◆ Task directions: Print the whole listing exactly.

(CAD and scene scripts)

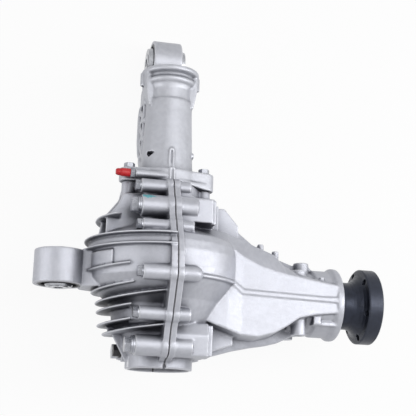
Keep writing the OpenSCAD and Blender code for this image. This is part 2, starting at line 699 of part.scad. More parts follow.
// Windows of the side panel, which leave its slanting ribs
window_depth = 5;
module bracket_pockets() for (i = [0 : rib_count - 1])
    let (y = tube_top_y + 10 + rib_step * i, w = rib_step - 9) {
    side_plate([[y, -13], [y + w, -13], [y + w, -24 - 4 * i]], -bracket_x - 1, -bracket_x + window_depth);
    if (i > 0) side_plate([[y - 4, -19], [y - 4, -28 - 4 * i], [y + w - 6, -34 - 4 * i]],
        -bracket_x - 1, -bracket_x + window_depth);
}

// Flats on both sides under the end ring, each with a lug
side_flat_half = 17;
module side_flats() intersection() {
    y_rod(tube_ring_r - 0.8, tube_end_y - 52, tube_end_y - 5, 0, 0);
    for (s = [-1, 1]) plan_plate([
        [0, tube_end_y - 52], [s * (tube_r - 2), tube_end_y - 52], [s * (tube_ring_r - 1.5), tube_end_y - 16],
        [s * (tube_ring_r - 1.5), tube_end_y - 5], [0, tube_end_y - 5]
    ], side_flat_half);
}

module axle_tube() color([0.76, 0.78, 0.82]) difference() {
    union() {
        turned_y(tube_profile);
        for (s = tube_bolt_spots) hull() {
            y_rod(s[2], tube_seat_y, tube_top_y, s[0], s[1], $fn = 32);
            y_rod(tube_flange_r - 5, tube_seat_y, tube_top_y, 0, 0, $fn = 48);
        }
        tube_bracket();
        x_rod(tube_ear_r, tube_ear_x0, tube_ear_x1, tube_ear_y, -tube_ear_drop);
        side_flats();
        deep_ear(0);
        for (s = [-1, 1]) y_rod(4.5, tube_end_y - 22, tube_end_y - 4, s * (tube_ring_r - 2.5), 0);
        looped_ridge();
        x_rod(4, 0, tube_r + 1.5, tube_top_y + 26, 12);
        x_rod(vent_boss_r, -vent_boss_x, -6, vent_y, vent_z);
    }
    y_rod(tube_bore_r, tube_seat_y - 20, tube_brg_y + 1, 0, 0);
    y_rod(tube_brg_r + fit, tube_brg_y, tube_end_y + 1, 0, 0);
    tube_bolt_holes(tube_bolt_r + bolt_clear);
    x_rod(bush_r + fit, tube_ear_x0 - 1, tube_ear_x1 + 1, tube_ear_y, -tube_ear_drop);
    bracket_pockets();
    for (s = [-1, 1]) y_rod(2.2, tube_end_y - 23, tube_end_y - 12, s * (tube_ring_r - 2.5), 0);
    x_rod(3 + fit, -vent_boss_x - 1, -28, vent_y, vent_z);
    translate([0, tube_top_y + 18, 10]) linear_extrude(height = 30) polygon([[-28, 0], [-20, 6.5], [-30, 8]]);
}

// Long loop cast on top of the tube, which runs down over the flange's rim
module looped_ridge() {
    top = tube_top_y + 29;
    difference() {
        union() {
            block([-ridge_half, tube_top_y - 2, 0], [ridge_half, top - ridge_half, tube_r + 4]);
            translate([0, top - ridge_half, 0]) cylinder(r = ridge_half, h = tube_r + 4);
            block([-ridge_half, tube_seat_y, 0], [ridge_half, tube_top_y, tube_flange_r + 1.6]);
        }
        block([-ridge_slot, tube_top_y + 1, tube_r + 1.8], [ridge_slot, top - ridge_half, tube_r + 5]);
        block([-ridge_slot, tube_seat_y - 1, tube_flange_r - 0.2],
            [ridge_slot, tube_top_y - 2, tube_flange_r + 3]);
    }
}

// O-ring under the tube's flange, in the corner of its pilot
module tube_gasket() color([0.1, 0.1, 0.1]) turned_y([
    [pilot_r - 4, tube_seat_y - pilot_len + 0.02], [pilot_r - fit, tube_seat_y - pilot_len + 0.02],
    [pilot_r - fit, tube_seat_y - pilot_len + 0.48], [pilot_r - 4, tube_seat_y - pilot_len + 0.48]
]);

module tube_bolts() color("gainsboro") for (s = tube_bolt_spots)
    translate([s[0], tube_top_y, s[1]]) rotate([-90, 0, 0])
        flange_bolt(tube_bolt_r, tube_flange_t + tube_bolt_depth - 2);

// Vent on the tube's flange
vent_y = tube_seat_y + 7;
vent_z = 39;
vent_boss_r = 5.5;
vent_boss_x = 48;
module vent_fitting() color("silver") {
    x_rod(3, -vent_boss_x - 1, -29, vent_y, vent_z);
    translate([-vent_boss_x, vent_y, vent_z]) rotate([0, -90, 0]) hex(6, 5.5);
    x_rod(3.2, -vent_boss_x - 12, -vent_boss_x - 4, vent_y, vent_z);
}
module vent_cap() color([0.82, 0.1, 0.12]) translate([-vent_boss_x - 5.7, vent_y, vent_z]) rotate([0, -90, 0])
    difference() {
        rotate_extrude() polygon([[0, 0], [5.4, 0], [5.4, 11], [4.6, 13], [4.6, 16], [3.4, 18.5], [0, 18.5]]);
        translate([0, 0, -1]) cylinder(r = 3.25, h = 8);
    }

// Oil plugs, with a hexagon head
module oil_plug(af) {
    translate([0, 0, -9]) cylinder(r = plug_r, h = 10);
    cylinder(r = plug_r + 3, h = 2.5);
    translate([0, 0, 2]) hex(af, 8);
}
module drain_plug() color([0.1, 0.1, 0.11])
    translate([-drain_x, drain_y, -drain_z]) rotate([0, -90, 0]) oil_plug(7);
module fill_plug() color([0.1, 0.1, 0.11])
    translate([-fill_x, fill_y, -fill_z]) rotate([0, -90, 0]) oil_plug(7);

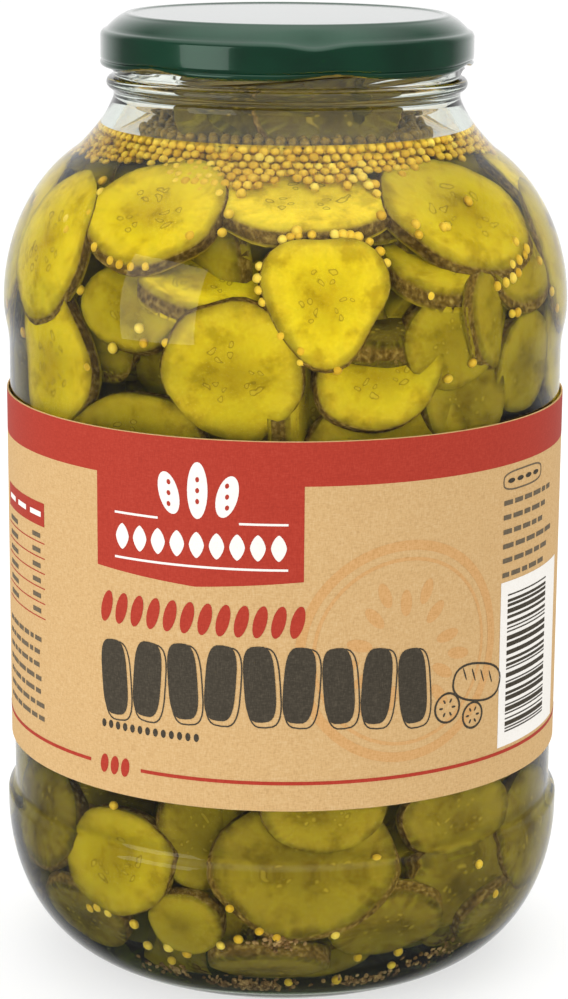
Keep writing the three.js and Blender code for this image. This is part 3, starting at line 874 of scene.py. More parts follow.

◆ Response to this task:
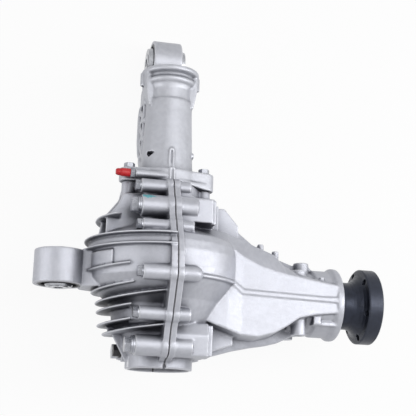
Keep writing the OpenSCAD and Blender code for this image. This is part 2, starting at line 699 of part.scad. More parts follow.
// Windows of the side panel, which leave its slanting ribs
window_depth = 5;
module bracket_pockets() for (i = [0 : rib_count - 1])
    let (y = tube_top_y + 10 + rib_step * i, w = rib_step - 9) {
    side_plate([[y, -13], [y + w, -13], [y + w, -24 - 4 * i]], -bracket_x - 1, -bracket_x + window_depth);
    if (i > 0) side_plate([[y - 4, -19], [y - 4, -28 - 4 * i], [y + w - 6, -34 - 4 * i]],
        -bracket_x - 1, -bracket_x + window_depth);
}

// Flats on both sides under the end ring, each with a lug
side_flat_half = 17;
module side_flats() intersection() {
    y_rod(tube_ring_r - 0.8, tube_end_y - 52, tube_end_y - 5, 0, 0);
    for (s = [-1, 1]) plan_plate([
        [0, tube_end_y - 52], [s * (tube_r - 2), tube_end_y - 52], [s * (tube_ring_r - 1.5), tube_end_y - 16],
        [s * (tube_ring_r - 1.5), tube_end_y - 5], [0, tube_end_y - 5]
    ], side_flat_half);
}

module axle_tube() color([0.76, 0.78, 0.82]) difference() {
    union() {
        turned_y(tube_profile);
        for (s = tube_bolt_spots) hull() {
            y_rod(s[2], tube_seat_y, tube_top_y, s[0], s[1], $fn = 32);
            y_rod(tube_flange_r - 5, tube_seat_y, tube_top_y, 0, 0, $fn = 48);
        }
        tube_bracket();
        x_rod(tube_ear_r, tube_ear_x0, tube_ear_x1, tube_ear_y, -tube_ear_drop);
        side_flats();
        deep_ear(0);
        for (s = [-1, 1]) y_rod(4.5, tube_end_y - 22, tube_end_y - 4, s * (tube_ring_r - 2.5), 0);
        looped_ridge();
        x_rod(4, 0, tube_r + 1.5, tube_top_y + 26, 12);
        x_rod(vent_boss_r, -vent_boss_x, -6, vent_y, vent_z);
    }
    y_rod(tube_bore_r, tube_seat_y - 20, tube_brg_y + 1, 0, 0);
    y_rod(tube_brg_r + fit, tube_brg_y, tube_end_y + 1, 0, 0);
    tube_bolt_holes(tube_bolt_r + bolt_clear);
    x_rod(bush_r + fit, tube_ear_x0 - 1, tube_ear_x1 + 1, tube_ear_y, -tube_ear_drop);
    bracket_pockets();
    for (s = [-1, 1]) y_rod(2.2, tube_end_y - 23, tube_end_y - 12, s * (tube_ring_r - 2.5), 0);
    x_rod(3 + fit, -vent_boss_x - 1, -28, vent_y, vent_z);
    translate([0, tube_top_y + 18, 10]) linear_extrude(height = 30) polygon([[-28, 0], [-20, 6.5], [-30, 8]]);
}

// Long loop cast on top of the tube, which runs down over the flange's rim
module looped_ridge() {
    top = tube_top_y + 29;
    difference() {
        union() {
            block([-ridge_half, tube_top_y - 2, 0], [ridge_half, top - ridge_half, tube_r + 4]);
            translate([0, top - ridge_half, 0]) cylinder(r = ridge_half, h = tube_r + 4);
            block([-ridge_half, tube_seat_y, 0], [ridge_half, tube_top_y, tube_flange_r + 1.6]);
        }
        block([-ridge_slot, tube_top_y + 1, tube_r + 1.8], [ridge_slot, top - ridge_half, tube_r + 5]);
        block([-ridge_slot, tube_seat_y - 1, tube_flange_r - 0.2],
            [ridge_slot, tube_top_y - 2, tube_flange_r + 3]);
    }
}

// O-ring under the tube's flange, in the corner of its pilot
module tube_gasket() color([0.1, 0.1, 0.1]) turned_y([
    [pilot_r - 4, tube_seat_y - pilot_len + 0.02], [pilot_r - fit, tube_seat_y - pilot_len + 0.02],
    [pilot_r - fit, tube_seat_y - pilot_len + 0.48], [pilot_r - 4, tube_seat_y - pilot_len + 0.48]
]);

module tube_bolts() color("gainsboro") for (s = tube_bolt_spots)
    translate([s[0], tube_top_y, s[1]]) rotate([-90, 0, 0])
        flange_bolt(tube_bolt_r, tube_flange_t + tube_bolt_depth - 2);

// Vent on the tube's flange
vent_y = tube_seat_y + 7;
vent_z = 39;
vent_boss_r = 5.5;
vent_boss_x = 48;
module vent_fitting() color("silver") {
    x_rod(3, -vent_boss_x - 1, -29, vent_y, vent_z);
    translate([-vent_boss_x, vent_y, vent_z]) rotate([0, -90, 0]) hex(6, 5.5);
    x_rod(3.2, -vent_boss_x - 12, -vent_boss_x - 4, vent_y, vent_z);
}
module vent_cap() color([0.82, 0.1, 0.12]) translate([-vent_boss_x - 5.7, vent_y, vent_z]) rotate([0, -90, 0])
    difference() {
        rotate_extrude() polygon([[0, 0], [5.4, 0], [5.4, 11], [4.6, 13], [4.6, 16], [3.4, 18.5], [0, 18.5]]);
        translate([0, 0, -1]) cylinder(r = 3.25, h = 8);
    }

// Oil plugs, with a hexagon head
module oil_plug(af) {
    translate([0, 0, -9]) cylinder(r = plug_r, h = 10);
    cylinder(r = plug_r + 3, h = 2.5);
    translate([0, 0, 2]) hex(af, 8);
}
module drain_plug() color([0.1, 0.1, 0.11])
    translate([-drain_x, drain_y, -drain_z]) rotate([0, -90, 0]) oil_plug(7);
module fill_plug() color([0.1, 0.1, 0.11])
    translate([-fill_x, fill_y, -fill_z]) rotate([0, -90, 0]) oil_plug(7);

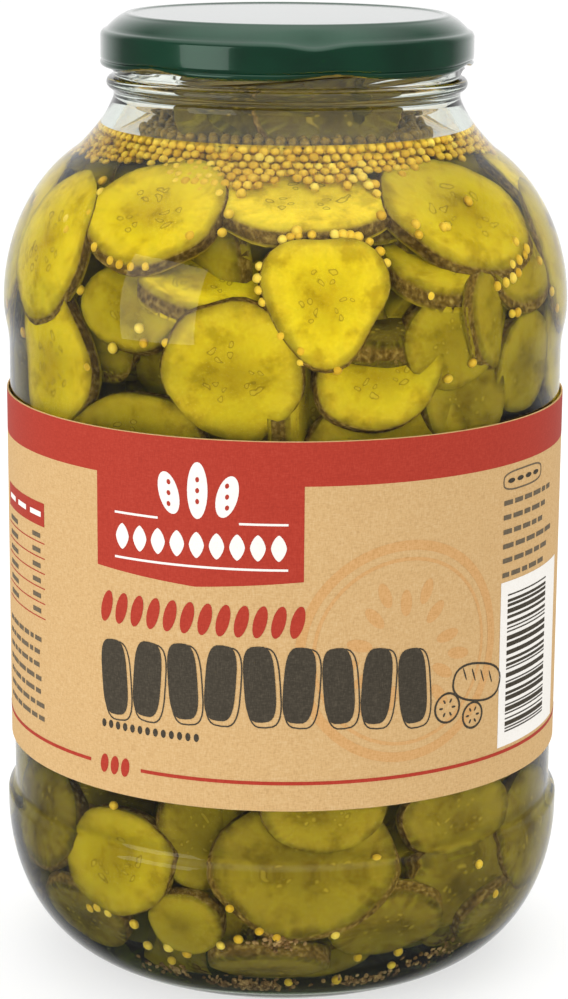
Keep writing the three.js and Blender code for this image. This is part 3, starting at line 874 of scene.py. More parts follow.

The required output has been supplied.